Kibale Forest National Park can be visited year-round, but the dry seasons from June to September and December to February are generally considered the best times for chimpanzee tracking. During these months, forest trails are less muddy and easier to navigate. The rainy seasons, from March to May and October to November, bring lush greenery and excellent birdwatching opportunities, as migratory birds are often present. Although rainfall can occur at any time in a tropical rainforest, chimpanzee tracking is conducted throughout the year, and visitors can enjoy rewarding wildlife experiences regardless of the season. Proper hiking shoes and rain gear are recommended whenever you visit.

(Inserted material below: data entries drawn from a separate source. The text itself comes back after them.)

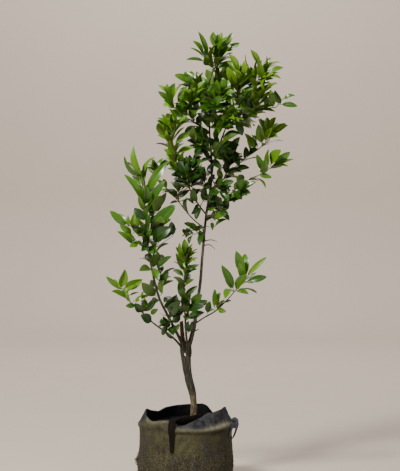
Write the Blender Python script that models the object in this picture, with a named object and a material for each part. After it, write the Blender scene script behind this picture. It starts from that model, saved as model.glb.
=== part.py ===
"""A young citrus tree in a soft black grow bag.

Metres, +Z up, the front is -Y. The origin is the middle of the bag's flat
underside. The trunk stands on the soil in the bag and forks low; each bough is
one tapering limb, and each mass of leaves is one shoot that starts 0.3 mm clear
of its limb and holds its twigs and leaves fused in one solid.
"""

import math
import random

import bmesh
import bpy
from mathutils import Quaternion, Vector
from mathutils.bvhtree import BVHTree

GAP = 0.0003  # clearance between two pieces that meet

# Grow bag: (height, radius) up its outside, as far as the fold that the collar rises from
BAG_PROFILE = [
    (0.000, 0.1440),
    (0.006, 0.1480),
    (0.035, 0.1510),
    (0.080, 0.1515),
    (0.125, 0.1490),
    (0.168, 0.1480),
    (0.184, 0.1490),
    (0.197, 0.1525),
    (0.207, 0.1505),
]
# Collar's edge round the bag: (degrees from +X towards +Y, height, radius)
BAG_RIM = [
    (0, 0.250, 0.129),
    (25, 0.238, 0.131),
    (52, 0.221, 0.136),
    (70, 0.242, 0.131),
    (98, 0.244, 0.130),
    (120, 0.236, 0.132),
    (145, 0.226, 0.135),
    (176, 0.247, 0.127),
    (200, 0.236, 0.134),
    (232, 0.224, 0.142),
    (258, 0.221, 0.144),
    (290, 0.238, 0.141),
    (320, 0.248, 0.136),
]
BAG_WALL = 0.003
BAG_FLOOR = 0.0035
BAG_SEGMENTS = 32
COLLAR_RINGS = 2

SOIL_TOP = 0.200
SOIL_FLAT_RADIUS = 0.050  # level ground round the trunk
SOIL_DIP = 0.005
FILL_HEIGHTS = (0.035, 0.100, 0.184, 0.1975)  # where the bag's inside and the soil's side turn

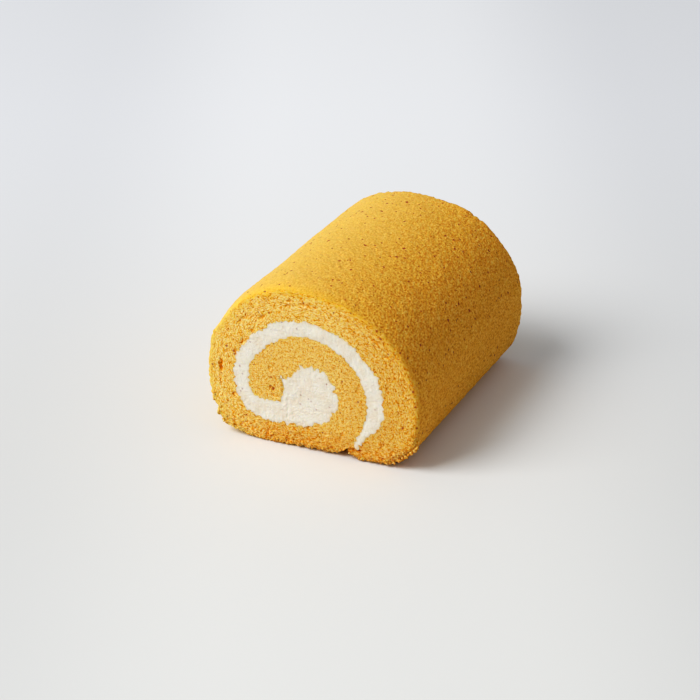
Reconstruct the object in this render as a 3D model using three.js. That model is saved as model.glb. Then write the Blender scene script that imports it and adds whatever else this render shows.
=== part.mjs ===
// Swiss roll cake: a sheet of sponge is spread with cream, rolled up round a thick heart of it,
// set down on its seam and cut square at both ends. Millimetres: X runs across the cut face,
// Y along the roll from the front face to the back, Z up, with the origin under the middle.
import * as THREE from 'three';

const LENGTH = 102;

// A border of the section is a chain of quarter ovals between its turning points, each written
// [x, z, fullness of the quarter that follows]: 2 is an ellipse, less is flatter, more is squarer.
// Every chain leaves its first point level.

// Skin: from the right end of the flat base up over the top to the left end of the base. The knife
// has squeezed the front edge to the first outline. Behind it the body swells to the second one.
const FRONT_SKIN = [[30, 0, 2.35], [42.4, 25, 2], [-3, 63.5, 2], [-42.4, 27, 2.3], [-28, 0, 2]];
const BODY_SKIN = [[30, 0, 2.35], [42.7, 27, 2.03], [-3.5, 64.6, 2.07], [-42.8, 27, 2.3], [-28, 0, 2]];
const SQUEEZE_REACH = 12; // distance from the front face at which the body is full
const BACK_SQUEEZE = 0.13; // squeeze at the back face, as a share of the front's
const SQUEEZE_FADE = 1.5; // power by which the squeeze fades

// Cream, side nearer the skin: tail at the seam, one lap, then round the heart to the pocket
// under the curled end of the sponge.
const CREAM_OUTSIDE = [
  [18.4, 4.8, 1.25], [29.2, 21.5, 2], [-2.5, 52, 1.85], [-31.9, 27, 2.8], [-12, 9, 2.2],
  [10.7, 22, 2.2], [0.4, 35, 0.85], [-12.5, 28.3, 2],
];

// Cream, side nearer the middle: from the pocket round the curled end and back out to the tail.
const CREAM_INSIDE = [
  [-12.5, 28.3, 2], [-11.3, 23, 3], [-18, 17.4, 3], [-25.7, 25, 1.8], [-2, 46, 2],
  [22.6, 22.5, 1.2], [17.4, 5, 2],
];

// Seam: a notch in the base where the flap's thin end meets the lap that it covers.
const NOTCH_LAP_END = [12, 0];
const NOTCH_TOP = [13.6, 4.2];
const NOTCH_FLAP_TIP = [14.4, 3.1];
const NOTCH_FLAP_END = [16.6, 0];

const CREAM_GAP = 0.3; // clearance between the cream and the sponge round it
const CORNER_SHARE = 0.9; // a point nearer than this share of the clearance is in a sharp corner
const SKIN_STEPS = 26; // facets of one quarter of the skin
const CREAM_STEPS = 13; // facets of one quarter of a cream border
const BASE_STEP = 2; // spacing of the points along the flat base

// Crumbly lower edges: the skin breaks away in crags beside both cut faces.
const CRAG_DEPTH = 1.3;
const CRAG_REACH = 6; // distance from a cut face at which the crags have died out
const CRAG_HEIGHT = 13; // height up the side where the crags have died out
const CRAG_WAVES = [7.1, 4.3, 2.9]; // wavelengths that are added up along the outline
const HEART = new THREE.Vector2(-3, 25); // middle of the roll, towards which the crags break in

// Distances of the sections from the front face, and of the last ones from the back face.
const FRONT_INSETS = [0, 1, 2.2, 3.8, 6, 9, 12];
const BACK_INSETS = [6, 3.8, 2.2, 1, 0];

// Points of the quarter oval from one turning point to the next.
function quarter([x0, z0, fullness], [x1, z1], leavesLevel, steps) {
  return Array.from({ length: steps }, (_, i) => {
    const angle = (i / steps) * (Math.PI / 2);
    const lead = Math.sin(angle) ** (2 / fullness);
    const lag = 1 - Math.cos(angle) ** (2 / fullness);
    const [across, up] = leavesLevel ? [lead, lag] : [lag, lead];
    return new THREE.Vector2(x0 + (x1 - x0) * across, z0 + (z1 - z0) * up);
  });
}

// Points of a whole border, including its last turning point.
function border(turns, steps) {
  const points = turns.slice(1).flatMap((turn, i) => quarter(turns[i], turn, i % 2 === 0, steps));
  const [x, z] = turns.at(-1);
  return [...points, new THREE.Vector2(x, z)];
}

// Evenly spaced points from one place to another, without either end.
function between(start, end, step) {
  const count = Math.ceil(start.distanceTo(end) / step);
  return Array.from({ length: count - 1 }, (_, i) => start.clone().lerp(end, (i + 1) / count));
}

// Distance from a point to the straight side between two others.
function distanceToSide(point, start, end) {
  const side = end.clone().sub(start);
  const share = THREE.MathUtils.clamp(point.clone().sub(start).dot(side) / side.lengthSq(), 0, 1);
  return start.clone().addScaledVector(side, share).distanceTo(point);
}

// The closed outline moved inwards by a distance, along the average normal of its neighbours.
// Points that a sharp corner brings too near the outline again are dropped.
function inset(outline, distance) {
  const next = (i) => outline[(i + 1) % outline.length];
  const moved = outline.map((point, i) => {
    const along = next(i).clone().sub(outline.at(i - 1)).normalize();
    return point.clone().add(new THREE.Vector2(-along.y, along.x).multiplyScalar(distance));
  });
  const least = CORNER_SHARE * distance;
  return moved.filter((point) => outline.every((start, i) => distanceToSide(point, start, next(i)) > least));
}

// A closed solid through outlines of equal length at their places along Y, front to back.
function loft(sections) {
  const size = sections[0].outline.length;
  const positions = sections.flatMap(({ y, outline }) => outline.flatMap((p) => [p.x, y, p.y]));
  const index = [];
  for (let k = 0; k < sections.length - 1; k++) {
    for (let i = 0; i < size; i++) {
      const near = k * size + i;
      const nearNext = k * size + ((i + 1) % size);
      index.push(near, nearNext + size, nearNext, near, near + size, nearNext + size);
    }
  }
  const back = (sections.length - 1) * size;
  for (const [a, b, c] of THREE.ShapeUtils.triangulateShape(sections[0].outline, [])) {
    index.push(a, b, c);
  }
  for (const [a, b, c] of THREE.ShapeUtils.triangulateShape(sections.at(-1).outline, [])) {
    index.push(back + a, back + c, back + b);
  }
  const geometry = new THREE.BufferGeometry();
  geometry.setAttribute('position', new THREE.Float32BufferAttribute(positions, 3));
  geometry.setIndex(index);
  geometry.computeVertexNormals();
  return geometry;
}

// Depth of the crags at a distance along the outline: the square of a sum of waves, always inwards.
function cragDepth(distance) {
  const waves = CRAG_WAVES.map((wave, i) => Math.sin((2 * Math.PI * distance) / wave + i));
  const sum = waves.reduce((total, wave) => total + wave) / CRAG_WAVES.length;
  return CRAG_DEPTH * ((1 + sum) / 2) ** 2;
}

// The skin's points near a cut face, broken back towards the middle of the roll.
function craggy(skin, insetFromFace) {
  let distance = 0;
  return skin.map((point, i) => {
    distance += i > 0 ? point.distanceTo(skin[i - 1]) : 0;
    const low = THREE.MathUtils.clamp(1 - point.y / CRAG_HEIGHT, 0, 1);
    const near = Math.max(1 - insetFromFace / CRAG_REACH, 0);
    const depth = cragDepth(distance) * low * near ** 2;
    return point.clone().add(HEART.clone().sub(point).setLength(depth));
  });
}

// Squeeze of the skin at a distance from the front face: 1 is the front outline, 0 the body's.
function squeeze(place) {
  const front = Math.max(1 - place / SQUEEZE_REACH, 0) ** SQUEEZE_FADE;
  const back = Math.max(1 - (LENGTH - place) / CRAG_REACH, 0) ** SQUEEZE_FADE;
  return front + BACK_SQUEEZE * back;
}

function makeSponge() {
  const [lapEnd, notchTop, flapTip, flapEnd] = [
    NOTCH_LAP_END, NOTCH_TOP, NOTCH_FLAP_TIP, NOTCH_FLAP_END,
  ].map(([x, z]) => new THREE.Vector2(x, z));
  const [frontSides, bodySides] = [FRONT_SKIN, BODY_SKIN].map((turns) => border(turns, SKIN_STEPS));
  const baseRight = between(flapEnd, frontSides[0], BASE_STEP);
  const baseLeft = between(frontSides.at(-1), lapEnd, BASE_STEP);
  const inside = border(CREAM_INSIDE, CREAM_STEPS).reverse();
  const outside = border(CREAM_OUTSIDE, CREAM_STEPS).reverse();
  const walls = [notchTop, ...inside, ...outside.slice(1), flapTip];
  const places = [...FRONT_INSETS, ...BACK_INSETS.map((inset) => LENGTH - inset)];
  const sections = places.map((place) => {
    const sides = bodySides.map((point, i) => point.clone().lerp(frontSides[i], squeeze(place)));
    const skin = [flapEnd, ...baseRight, ...sides, ...baseLeft, lapEnd];
    return {
      y: place - LENGTH / 2,
      outline: [...craggy(skin, Math.min(place, LENGTH - place)), ...walls],
    };
  });
  const material = new THREE.MeshStandardMaterial({ color: 0xe6b048, roughness: 0.95, metalness: 0 });
  const mesh = new THREE.Mesh(loft(sections), material);
  mesh.name = 'sponge';
  return mesh;
}

function makeCream() {
  const outside = border(CREAM_OUTSIDE, CREAM_STEPS);
  const inside = border(CREAM_INSIDE, CREAM_STEPS);
  const outline = inset([...outside, ...inside.slice(1)], CREAM_GAP);
  const sections = [-LENGTH / 2, LENGTH / 2].map((y) => ({ y, outline }));
  const material = new THREE.MeshStandardMaterial({ color: 0xf2ead8, roughness: 0.7, metalness: 0 });
  const mesh = new THREE.Mesh(loft(sections), material);
  mesh.name = 'cream_filling';
  return mesh;
}

const group = new THREE.Group();
group.add(makeSponge(), makeCream());

export default group;
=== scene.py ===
"""Swiss roll cake: a sheet of yellow sponge rolled round white cream. It lies on its seam and is cut
square at both ends.

The shapes are worked out in millimetres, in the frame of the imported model: X runs across the cut face,
Y along the roll from the front face to the back, Z up. They become metres where a mesh is made."""

import math

import bpy
import numpy as np
from mathutils import Matrix, Vector
from mathutils.geometry import delaunay_2d_cdt


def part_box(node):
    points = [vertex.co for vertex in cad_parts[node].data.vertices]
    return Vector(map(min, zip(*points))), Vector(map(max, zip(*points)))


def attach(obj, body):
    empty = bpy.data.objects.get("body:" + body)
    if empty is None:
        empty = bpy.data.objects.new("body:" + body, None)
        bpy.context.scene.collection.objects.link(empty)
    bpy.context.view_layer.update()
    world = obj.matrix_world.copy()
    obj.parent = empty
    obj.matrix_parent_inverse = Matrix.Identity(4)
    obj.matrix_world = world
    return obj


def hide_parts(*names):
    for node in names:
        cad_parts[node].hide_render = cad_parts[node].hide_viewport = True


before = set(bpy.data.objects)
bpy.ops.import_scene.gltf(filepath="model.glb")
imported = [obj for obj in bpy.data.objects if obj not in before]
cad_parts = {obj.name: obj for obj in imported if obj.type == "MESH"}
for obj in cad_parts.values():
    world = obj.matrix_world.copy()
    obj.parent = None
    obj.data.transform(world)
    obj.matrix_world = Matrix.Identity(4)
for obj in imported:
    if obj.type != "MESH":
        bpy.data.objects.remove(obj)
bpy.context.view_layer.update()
scene = bpy.context.scene


# ---------------------------------------------------------------------------------------------
# Camera: a long lens looking down on the cut face from its right.

CAMERA_TURN = math.radians(25.55)  # round the roll, from straight in front of the cut face
CAMERA_RISE = math.radians(26.22)  # above the table
CAMERA_ROLL = math.radians(-0.46)
CAMERA_DISTANCE = 0.8738
CAMERA_AIM = Vector((-0.0336, 0.0526, -0.0118))
CAMERA_LENS = 108

camera_data = bpy.data.cameras.new("camera")
camera_data.lens = CAMERA_LENS
camera = bpy.data.objects.new("camera", camera_data)
camera_turn = (
    Matrix.Rotation(CAMERA_TURN, 4, "Z")
    @ Matrix.Rotation(math.pi / 2 - CAMERA_RISE, 4, "X")
    @ Matrix.Rotation(CAMERA_ROLL, 4, "Z")
)
camera_aimed = Matrix.Translation(CAMERA_AIM) @ camera_turn
camera.matrix_world = camera_aimed @ Matrix.Translation((0, 0, CAMERA_DISTANCE))
scene.collection.objects.link(camera)
scene.camera = camera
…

Most visitors spend one to two days in Kibale Forest National Park. A one-day visit is sufficient for chimpanzee tracking and a brief exploration of the area. However, spending two or more days allows travelers to fully appreciate the park’s attractions, including birdwatching excursions, nature walks, primate viewing, and visits to the nearby Bigodi Wetland Sanctuary. Additional time also provides flexibility in case of weather changes and creates opportunities to enjoy the peaceful rainforest environment. Many travelers combine Kibale with Queen Elizabeth National Park, Semuliki National Park, or Bwindi Impenetrable National Park for a comprehensive Uganda safari experience.